IDS Typical Course Schedule
Units per term | ||||
1st | 2nd | 3rd | ||
Second Year | ||||
CS 1 | Intro. to Computer Programming | 9 | - | - |
CS 2 | Intro. to Programming Methods | - | 9 | - |
CS 38 | Algorithms | - | - | 9 |
Ma 2 | Differential Equations | 9 | - | - |
Ma 3 | Intro. to Probability and Statistics | - | 9 | - |
Ma/CS 6 ab | Intro. to Discrete Methods | 9 | 9 | - |
ACM/IDS 104 | Applied Linear Algebra | 9 | - | - |
HSS Electives | 9 | 9 | 9 | |
Scientific Fundamentals | - | 9 | 9 | |
Other Electives | - | - | 9 | |
Total | 45 | 45 | 36 | |
Third Year | ||||
SEC 10 | Technical Seminar Presentations | - | 3 | - |
CMS/CS/CNS/EE/IDS 155 | Machine Learning & Data Mining | - | 12 | - |
One of
SEC 11-13 |
Written Communication | - | - | 3 |
Ma 108 a | Classical Analysis | 9 | - | - |
EE/IDS 111 | Signal-Processing Systems and Transforms | 9 | - | - |
IDS/ACM/CS 157 | Statistical Inference | - | - | 9 |
ACM/EE/IDS 116 | Intro. to Probability Models | 9 | - | - |
HSS Electives | 9 | 9 | 9 | |
Advanced Electives | 9 | 9 | 9 | |
Applications Electives | - | 9 | - | |
Other Electives | - | - | 9 | |
Total | 45 | 42 | 39 | |
Fourth Year | ||||
ACM/EE 106 a | Intro. Methods of Computational Math. | 12 | - | - |
EE/IDS 160 | Fundamentals of Information Transmission and Storage | - | 9 | - |
Advanced Electives | 9 | 9 | 9 | |
Applications Electives | 9 | 9 | - | |
HSS Electives | 9 | 9 | 9 | |
Other Electives | 9 | 9 | 18 | |
Total | 48 | 45 | 36 |
IDS Advising
Starting in the sophomore year IDS students will be assigned a faculty adviser whom they should meet with regularly, typically once per quarter. Students in the program are advised by faculty interested in the information and data sciences from across the institute. This includes all the CMS faculty, as well as the following faculty that pursue data science-related research and participate in IDS advising: Mike Alvarez, Justin Bois, Fernando Brandao, Jaksa Cvitanic, Frederick Eberhardt, Babak Hassibi, Jonathan Katz, Victoria Kostina, Kirby Nielsen, Pietro Perona, Antonio Rangel, Vikram Ravi, Mikhail Shapiro, Mark Simons, Matt Thomson, Zhongwen Zhan. Students seeking an IDS adviser should contact the undergraduate option secretary at [email protected].
IDS Minor Requirements
- Computer Science Fundamentals. CS1 or CS 1X; CS2; CS21 or Ma/CS6c; and CS38.

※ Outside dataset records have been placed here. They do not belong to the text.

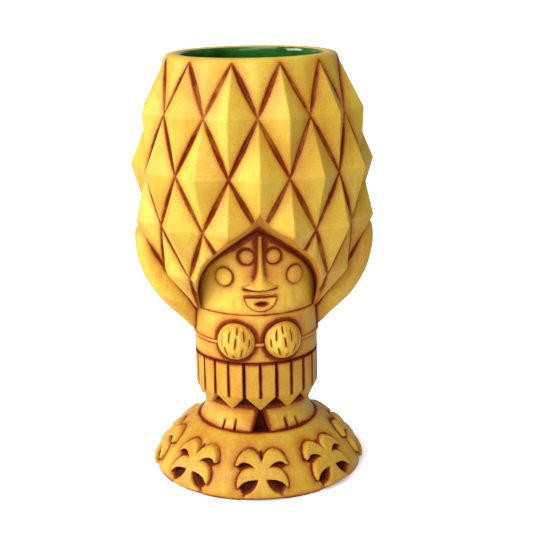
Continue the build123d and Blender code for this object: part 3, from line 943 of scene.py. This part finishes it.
def green_glaze():
    """Thick glossy green glaze, clouded between a darker and a lighter green."""
    material = bpy.data.materials.new("green_glaze")
    material.use_nodes = True
    tree = material.node_tree
    shader = tree.nodes["Principled BSDF"]
    wash_and_shade = node(tree, "ShaderNodeAttribute", attribute_name="wash_and_shade").outputs["Fac"]
    cloud = noise(tree, 0.08, detail=3.0)
    tint = blend_colour(tree, ramp(tree, cloud, 0.35, 0.65), (0.009, 0.072, 0.008), (0.023, 0.145, 0.017))
    tint = blend_colour(tree, ramp(tree, wash_and_shade, 0.0, 1.5, 0.55, 0.0), tint, (0.02, 0.11, 0.015))
    tree.links.new(tint, shader.inputs["Base Color"])
    shader.inputs["Roughness"].default_value = 0.12
    shader.inputs["Coat Weight"].default_value = 0.35
    shader.inputs["Coat Roughness"].default_value = 0.05
    ripple = noise(tree, 0.09, detail=2.0)
    rough = ramp(tree, ripple, 0.3, 0.7, 0.08, 0.18)
    tree.links.new(rough, shader.inputs["Roughness"])
    bump = node(tree, "ShaderNodeBump")
    bump.inputs["Strength"].default_value = 0.25
    bump.inputs["Distance"].default_value = 0.8 * MM
    tree.links.new(ripple, bump.inputs["Height"])
    tree.links.new(bump.outputs["Normal"], shader.inputs["Normal"])
    return material


# ---- Stage -------------------------------------------------------------------------------
def paper():
    """Matt white paper that glows white for the camera whatever falls on it, but less near the mug: a painted darker
    ring round the base, where the real contact shadow also shows.
    """
    material = bpy.data.materials.new("paper")
    material.use_nodes = True
    tree = material.node_tree
    shader = tree.nodes["Principled BSDF"]
    shader.inputs["Base Color"].default_value = (0.8, 0.8, 0.8, 1.0)
    shader.inputs["Roughness"].default_value = 0.9
    shader.inputs["Emission Color"].default_value = (1.0, 1.0, 1.0, 1.0)
    seen = node(tree, "ShaderNodeLightPath").outputs["Is Camera Ray"]
    place = node(tree, "ShaderNodeTexCoord").outputs["Object"]
    away = node(tree, "ShaderNodeVectorMath", operation="LENGTH")
    tree.links.new(place, away.inputs[0])
    # Painted shade: the camera glow drops near the mug, darkening a ring round the base.
    glow_with_shade_ring = ramp(tree, away.outputs["Value"], 0.047, 0.070, 0.35, 0.72)
    tree.links.new(math_node(tree, "MULTIPLY", seen, glow_with_shade_ring), shader.inputs["Emission Strength"])
    return material


def floor():
    """A pale sweep: flat under the mug and curving up far behind it."""
    profile = [(-3.0, 0.0)] + [(0.9 + 0.5 * math.sin(a), 0.5 - 0.5 * math.cos(a))
                               for a in np.linspace(0, math.pi / 2, 24)] + [(1.4, 3.0)]
    vertices = [(x, y, z) for x in (-4.0, 4.0) for y, z in profile]
    n = len(profile)
    faces = [(i, i + n, i + n + 1, i + 1) for i in range(n - 1)]
    mesh = bpy.data.meshes.new("sweep")
    mesh.from_pydata(vertices, [], faces)
    mesh.shade_smooth()
    mesh.materials.append(paper())
    sweep = bpy.data.objects.new("sweep", mesh)
    bpy.context.scene.collection.objects.link(sweep)


def area_light(name, place, target, size, watts, colour=(1, 1, 1)):
    data = bpy.data.lights.new(name, "AREA")
    data.shape = "RECTANGLE"
    data.size, data.size_y = size
    data.energy = watts
    data.color = colour
    lamp = bpy.data.objects.new(name, data)
    bpy.context.scene.collection.objects.link(lamp)
    lamp.location = place
    lamp.rotation_euler = (Vector(target) - Vector(place)).to_track_quat("-Z", "Y").to_euler()
    return lamp


def lights():
    area_light("key", (-0.38, -0.70, 0.78), (0, 0, 0.11), (0.7, 0.7), 8.4)
    area_light("left", (-1.0, -0.12, 0.42), (0, 0, 0.11), (0.6, 0.6), 9.5)
    area_light("fill", (0.0, -1.05, 0.26), (0, 0, 0.10), (0.6, 0.6), 2.1)
    snoot = area_light("snoot", (0.03, -0.95, 0.14), (-0.010, -0.02, 0.098), (0.06, 0.06), 0.0055)
    snoot.data.spread = math.radians(5.5)
    area_light("top", (0.05, 0.1, 1.1), (0, 0, 0.1), (0.8, 0.8), 2.4)
    world = bpy.data.worlds.new("studio")
    world.use_nodes = True
    world.node_tree.nodes["Background"].inputs["Color"].default_value = (1.0, 1.0, 1.0, 1.0)
    world.node_tree.nodes["Background"].inputs["Strength"].default_value = 0.17
    bpy.context.scene.world = world


def camera():
    """A short telephoto, a little above the rim and a little to the figure's right."""
    distance, height = 541.6, 242.8
    turn_in, pitch, roll = math.radians(3.78), math.radians(14.96), math.radians(0.98)
    data = bpy.data.cameras.new("camera")
    data.sensor_width = 36.0
    data.lens = 1170.0 / 533.0 * 36.0
    data.clip_start, data.clip_end = 0.01, 20.0
    eye = bpy.data.objects.new("camera", data)
    bpy.context.scene.collection.objects.link(eye)
    side_shift = 5.6
    right = np.array([math.cos(turn_in), -math.sin(turn_in), 0.0])
    ahead = np.array([math.sin(turn_in), math.cos(turn_in), 0.0])
    place = -ahead * distance + right * side_shift
    eye.location = Vector((place[0], place[1], height)) * MM
    look = Vector((ahead[0] * math.cos(pitch), ahead[1] * math.cos(pitch), -math.sin(pitch)))
    across = Vector(right)
    up = across.cross(look)
    across2 = across * math.cos(roll) - up * math.sin(roll)
    up2 = up * math.cos(roll) + across * math.sin(roll)
    eye.rotation_euler = Matrix((across2, up2, -look)).transposed().to_euler()
    bpy.context.scene.camera = eye


# ---- Build -------------------------------------------------------------------------------
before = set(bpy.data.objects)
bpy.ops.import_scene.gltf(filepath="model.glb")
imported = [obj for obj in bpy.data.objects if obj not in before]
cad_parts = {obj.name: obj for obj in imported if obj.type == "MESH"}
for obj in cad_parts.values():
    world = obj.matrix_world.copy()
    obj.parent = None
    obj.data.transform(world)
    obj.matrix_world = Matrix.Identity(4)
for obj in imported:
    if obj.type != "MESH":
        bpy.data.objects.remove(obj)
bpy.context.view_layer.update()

clay_look = antiqued_and_shaded_clay()
glaze_look = green_glaze()
coarse = 1.0


def place(name, nodes, field, low, high, step, wash_and_shade, look, slot):
    piece = clay(name, field, low, high, step * coarse, wash_and_shade)
    piece.data.materials.append(look)
    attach(piece, "root")
    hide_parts(*nodes)
    return piece


def mirrored_field(field):
    return lambda p: field(p * MIRROR)


def yellow(name, field, low, high, step, wash_and_shade):
    return place(name, [name], field, low, high, step, wash_and_shade, clay_look, "antiqued_yellow")


def pair(name, field, low, high, step, wash_and_shade):
    """A piece on the figure's left (+X) and its mirror image on the right."""
    yellow("left_" + name, field, low, high, step, wash_and_shade)
    low, high = (-high[0], low[1], low[2]), (-low[0], high[1], high[2])
    yellow("right_" + name, mirrored_field(field), low, high, step, mirrored_field(wash_and_shade))


def face_pair(name, field, low, high, step, wash_and_shade):
    """A mirrored pair on the face, carried round with the other features."""
    yellow("left_" + name, on_face(field), low, high, step, on_face(wash_and_shade))
    low, high = (-high[0], low[1], low[2]), (-low[0], high[1], high[2])
    yellow("right_" + name, on_face(mirrored_field(field)), low, high, step, on_face(mirrored_field(wash_and_shade)))


yellow("pineapple_cup", cup_field, (-59, -59, 78), (59, 59, 202), 0.55, cup_crevice)
place("green_glaze_liner", ["green_glaze_liner"], liner_field, (-50, -50, 4), (50, 50, 201), 0.6,
      lambda p: np.full(len(p), 12.0), glaze_look, "green_glaze")
yellow("face_wall", face_field, (-31, -31, 81), (31, -7, 130), 0.4, face_wash_and_shade)
# The eyes take a slow spread, so the wash darkens the whole disc: painted shade of the hood over the eyes.
face_pair("eye", lambda p: disc_field(p, EYE), (1, -32, 105), (12, -24, 116), 0.25, disc_wash_and_shade(EYE, 0.6))
face_pair("cheek", lambda p: disc_field(p, CHEEK), (10, -31, 94), (24, -18, 107), 0.25, disc_wash_and_shade(CHEEK, 1.3))
yellow("nose", on_face(nose_field), (-10, -36, 92), (11, -26, 123), 0.25, on_face(nose_crevice))
yellow("mouth", on_face(mouth_field), (-9, -33, 83), (10, -26, 94), 0.25, on_face(mouth_crevice))
yellow("torso_drum", torso_field, (-31, -31, 18), (31, 31, 85), 0.5, torso_crevice)
pair("arm", arm_field, (10, -34, 63), (59, 19, 127), 0.5, arm_crevice)
pair("coconut", coconut_field, (0, -38, 58), (22, -18, 80), 0.2, coconut_crevice)
yellow("bra_cord", cord_field, (-32, -32, 66), (32, 32, 71), 0.3, cord_crevice)
yellow("skirt_panels", skirt_field, (-32, -32, 33), (32, 32, 61), 0.33, skirt_wash_and_shade)
pair("foot", foot_field, (0, -30, 22), (30, 30, 44), 0.4, foot_wash_and_shade)
yellow("base_dome", dome_field, (-53, -53, -2), (53, 53, 27), 0.55, dome_wash_and_shade)
yellow("palm_sprigs", palm_field, (-54, -54, -1), (54, 54, 23), 0.45, palm_crevice)

floor()
lights()
camera()
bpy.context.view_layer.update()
scene = bpy.context.scene
scene.view_settings.view_transform = "Standard"
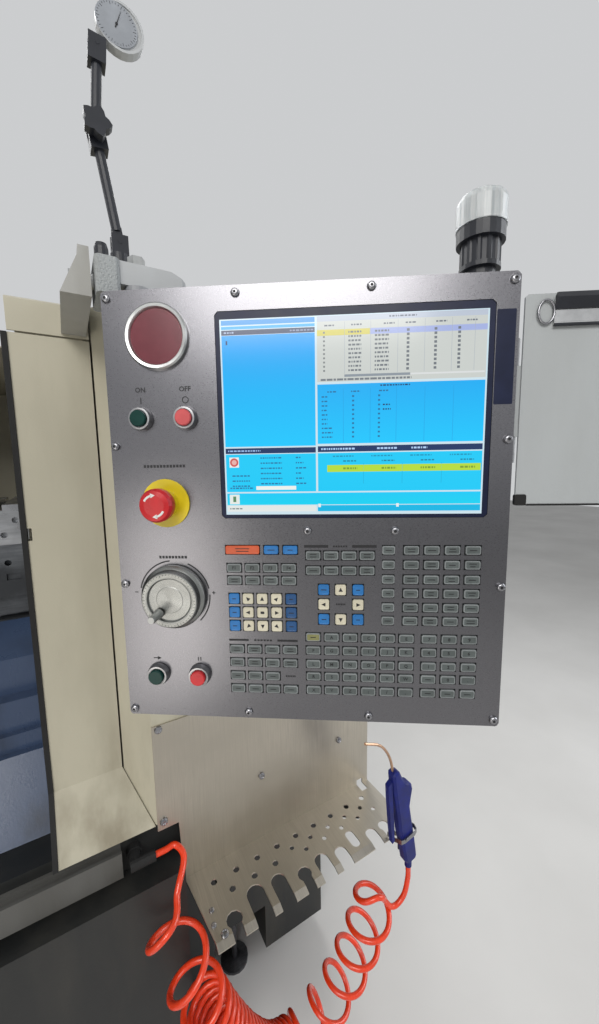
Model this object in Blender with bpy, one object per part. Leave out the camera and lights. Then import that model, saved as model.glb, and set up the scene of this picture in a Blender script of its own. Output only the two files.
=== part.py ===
"""A compact CNC turning lathe with its operator station at the front right.

Metres, +Z up, +X to the operator's right, +Y into the machine. While the pieces are made, x is
measured from the left front edge of the control column, y from the column's front and z from the
floor. The last step stands the machine with the middle of its footprint at the origin.
Pieces of the operator pendant are made in the pendant's own axes: x right across the face plate,
y into it and z up, from the middle of the plate's front.
"""

import math

import bmesh
import bpy
from mathutils import Matrix, Vector

GAP = 0.0003
CUT_OVERRUN = 0.004
SHEET = 0.003

MACHINE_LEFT = -1.250
MACHINE_REAR = 0.970
MACHINE_TOP = 1.700
COLUMN_WIDTH = 0.490
COLUMN_SIDE_X = -0.043
COLUMN_BEVEL_DEPTH = 0.055
COLUMN_SLOT_WIDTH = 0.005
COLUMN_SLOT_HEIGHT = 0.014
COLUMN_SLOT_DEPTH = 0.006
COLUMN_SLOT_HEIGHTS = (1.5935, 1.5790, 1.5195, 1.4960)
COLUMN_SLOT_ALONG_SHARES = (0.40, 0.56, 0.40, 0.42)

BASE_BOTTOM = 0.060
BASE_FRONT = -0.030
BASE_TOP = 0.719
BASE_STEP_X = 0.0385
BASE_STEP_FRONT = 0.210
DECK_TOP = 0.8027
COLUMN_BOTTOM = DECK_TOP + GAP
DECK_FRONT = 0.025
DECK_RIGHT_FRONT = 0.004
DECK_STEP_X = 0.042
FOOT_POCKET_LEFT = 0.150
FOOT_POCKET_WIDTH = 0.150
FOOT_POCKET_DEPTH = 0.130
FOOT_POCKET_TOP = 0.200

FOOT_PAD_RADIUS = 0.040
FOOT_PAD_EDGE = 0.008
FOOT_PAD_HEIGHT = 0.016
FOOT_STUD_RADIUS = 0.009
FOOT_STUD_IN_BASE = 0.030
FOOT_NUT_RADIUS = 0.017
FOOT_NUT_HEIGHT = 0.014
FOOT_INSET = 0.070

PANEL_LEFT = -0.153
PANEL_CREASE_Z = 0.900
PANEL_BOTTOM = 0.802
PANEL_CLEARANCE = 0.003
HEADER_BOTTOM = 1.651
HEADER_GAP = 0.003
HEADER_REACH = 0.260
SEAL_WIDTH = 0.008
SEAL_DEPTH = 0.022
SEAL_PROUD = 0.002
LATCH_Z = 1.345
LATCH_HEIGHT = 0.020
LATCH_DEPTH = 0.006

SHELL_FRONT = 0.080
SHELL_TOP = 1.690
OPENING_LEFT = -0.663
ROOF_OPENING_DEPTH = 0.240

DOOR_WIDTH = 0.560
DOOR_TRAVEL = 0.525
DOOR_DEPTH = 0.020
DOOR_TOP = 1.703
DOOR_ROOF_REACH = 0.255
DOOR_BOTTOM = 0.800
DOOR_FLANGE = 0.012
DOOR_SEAL_CLEARANCE = 0.002
DOOR_SHOE_LENGTH = 0.060
DOOR_SHOE_INSET = 0.050
WINDOW_WIDTH = 0.300
WINDOW_HEIGHT = 0.360
WINDOW_CENTRE_Z = 1.300
WINDOW_CORNER = 0.030
WINDOW_LAP = 0.015
WINDOW_THICKNESS = 0.006
HANDLE_RADIUS = 0.011
HANDLE_LENGTH = 0.320
HANDLE_STANDOFF = 0.038
HANDLE_INSET = 0.050
HANDLE_CENTRE_Z = 1.180
HANDLE_POST_RADIUS = 0.008
HANDLE_POST_INSET = 0.030

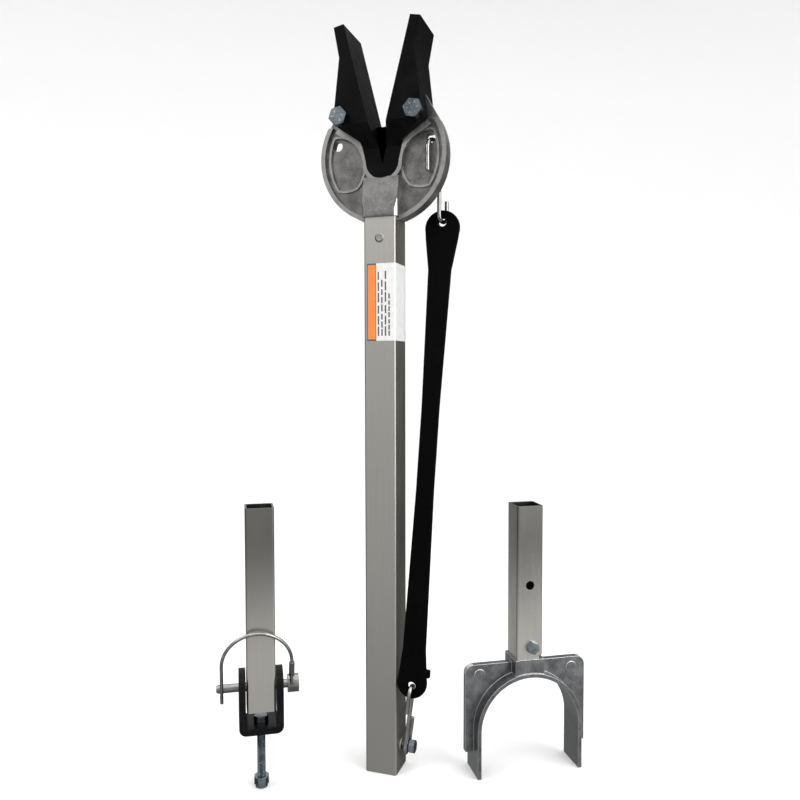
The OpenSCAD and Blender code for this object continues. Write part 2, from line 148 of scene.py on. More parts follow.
class BarStudio(PropertyGroup):
    """Camera, floor and lights"""

    lens: FloatProperty(name="Lens", description="Focal length of the camera",
                        default=34.563, min=20, max=200)
    place: FloatVectorProperty(name="Camera place", description="Where the camera stands",
                               default=(0.29915, -0.84660, 0.47469), size=3,
                               subtype="TRANSLATION", unit="LENGTH")
    turn: FloatProperty(name="Turn", description="How far round the object the camera has walked",
                        default=math.radians(18.37), subtype="ANGLE", unit="ROTATION")
    dip: FloatProperty(name="Dip", description="How far the camera looks down",
                       default=math.radians(2.439), subtype="ANGLE", unit="ROTATION")
    roll: FloatProperty(name="Roll", description="How far the camera is rolled",
                        default=math.radians(-0.108), subtype="ANGLE", unit="ROTATION")
    room: FloatProperty(name="Room", description="Radius of the round backdrop", default=4.2, min=2, max=10,
                        subtype="DISTANCE", unit="LENGTH")
    top: FloatProperty(name="Top light", description="Power of the large light overhead",
                       default=60, min=0, max=1000)
    key: FloatProperty(name="Key light", description="Power of the light at the front left",
                       default=16, min=0, max=500)
    side: FloatProperty(name="Side light", description="Power of the strip at the front right",
                        default=36, min=0, max=500)
    sky: FloatProperty(name="Sky", description="Strength of the light from all round",
                       default=0.8, min=0, max=5)


SETTINGS = {"bar_edges": BarEdges, "bar_hardware": BarHardware,
            "bar_colours": BarColours, "bar_studio": BarStudio}


# ---- finishes ----

class Finish:
    """A node material on object coordinates, built up one layer at a time"""

    def __init__(self, name, metallic, roughness, specular=0.5):
        self.material = bpy.data.materials.new(name)
        self.material.use_nodes = True
        self.tree = self.material.node_tree
        self.shader = self.tree.nodes["Principled BSDF"]
        self.shader.inputs["Metallic"].default_value = metallic
        self.shader.inputs["Roughness"].default_value = roughness
        self.shader.inputs["Specular IOR Level"].default_value = specular
        self.place = self.add("ShaderNodeTexCoord").outputs["Object"]
        self.height = None

    def add(self, kind, **values):
        node = self.tree.nodes.new(kind)
        for key, value in values.items():
            setattr(node, key, value)
        return node

    def join(self, source, target):
        self.tree.links.new(source, target)

    def stretched(self, scale):
        mapping = self.add("ShaderNodeMapping")
        mapping.inputs["Scale"].default_value = scale
        self.join(self.place, mapping.inputs["Vector"])
        return mapping.outputs["Vector"]

    def noise(self, scale, detail=4.0, rough=0.55, stretch=(1, 1, 1)):
        texture = self.add("ShaderNodeTexNoise")
        texture.inputs["Scale"].default_value = scale
        texture.inputs["Detail"].default_value = detail
        texture.inputs["Roughness"].default_value = rough
        self.join(self.stretched(stretch), texture.inputs["Vector"])
        return texture.outputs["Fac"]

    def span(self, source, low, high, to_low, to_high):
        level = self.add("ShaderNodeMapRange", interpolation_type="SMOOTHSTEP")
        for key, value in (("From Min", low), ("From Max", high), ("To Min", to_low), ("To Max", to_high)):
            level.inputs[key].default_value = value
        self.join(source, level.inputs["Value"])
        return level.outputs["Result"]

    def blend_colours(self, factor, one, two):
        mix = self.add("ShaderNodeMix", data_type="RGBA")
        self.join(factor, mix.inputs["Factor"])
        for socket, value in ((mix.inputs["A"], one), (mix.inputs["B"], two)):
            if hasattr(value, "is_linked"):
                self.join(value, socket)
            else:
                socket.default_value = (*value, 1)
        return mix.outputs["Result"]

    def colour(self, value):
        if hasattr(value, "is_linked"):
            self.join(value, self.shader.inputs["Base Color"])
        else:
            self.shader.inputs["Base Color"].default_value = (*value, 1)

    def roughness(self, source):
        self.join(source, self.shader.inputs["Roughness"])

    def bump(self, source, depth, strength=1.0):
        bump = self.add("ShaderNodeBump")
        bump.inputs["Distance"].default_value = depth
        bump.inputs["Strength"].default_value = strength
        self.join(source, bump.inputs["Height"])
        if self.height is not None:
            self.join(self.height, bump.inputs["Normal"])
        self.height = bump.outputs["Normal"]
        self.join(self.height, self.shader.inputs["Normal"])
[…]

- Mathematics Fundamentals. Ma 3 or Ma/ACM/IDS 140a; (CS13 or Ma/CS 6a or Ma 121a).
- Information and Data Science Core Requirements.
- Linear Algebra: ACM/IDS 104.
- Probability: ACM/EE/IDS 116.
- Statistics: IDS/ACM/CS 157.
- Machine learning: CMS/CS/CNS/EE/IDS 155 or CS/CNS/EE 156a.
- Signal Processing: EE/IDS 111 or ACM/EE/IDS 170.
- Applications Electives. At least 9 units from the following list: Ay 119, BE/Bi 103 ab, BE/Bi 205, Bi/CNS/NB 162, Bi/BE/CS 183, CNS/Bi/EE/CS/NB 186, ME/CS/EE133b, ME/CS/EE 134, EE/CNS/CS 148, Ec/ACM/CS 112, Ec 122, Ec/PS 124, ESE 136, Fs/Ay 3, Ge/Ay 117, Ge 165, HPS/Pl/CS 110, SS 228. Other courses that include applications of data science may be substituted with approval from the option representative.
- Advanced Electives. At least 9 units from the following list: IDS courses numbered 100 or above, CS/CNS/EE 156ab, ACM 106b, ACM 95/100ab, CMS/ACM/EE 122, CS 115, Ma 112 ab. Courses used to fulfill this requirement may not also be used to fill the any requirement above.
Courses used to fulfill requirements in the “Applications of Data Science” and “Advanced Electives” requirements cannot be used to fulfill (i) a requirement for another major or minor; or (ii) the institute humanities and social sciences requirements. Any replacement of these courses must be discussed with the option administrator.
Pass/fail grading cannot be elected for courses taken to satisfy option requirements. Courses taken as part of the data science minor are counted toward the total 486 units needed for Institute graduation requirements.
Typical course schedule
A typical course sequence is to take CS 1 during the first year; Ma/CS 6a, Ma 3, CS2 and CS38 during sophomore year; ACM/EE/IDS 116, ACM/IDS 104, CMS/CS/CNS/EE/IDS 155, and IDS/ACM/CS 157 during junior year; and EE/IDS 111 and the elective courses during senior year.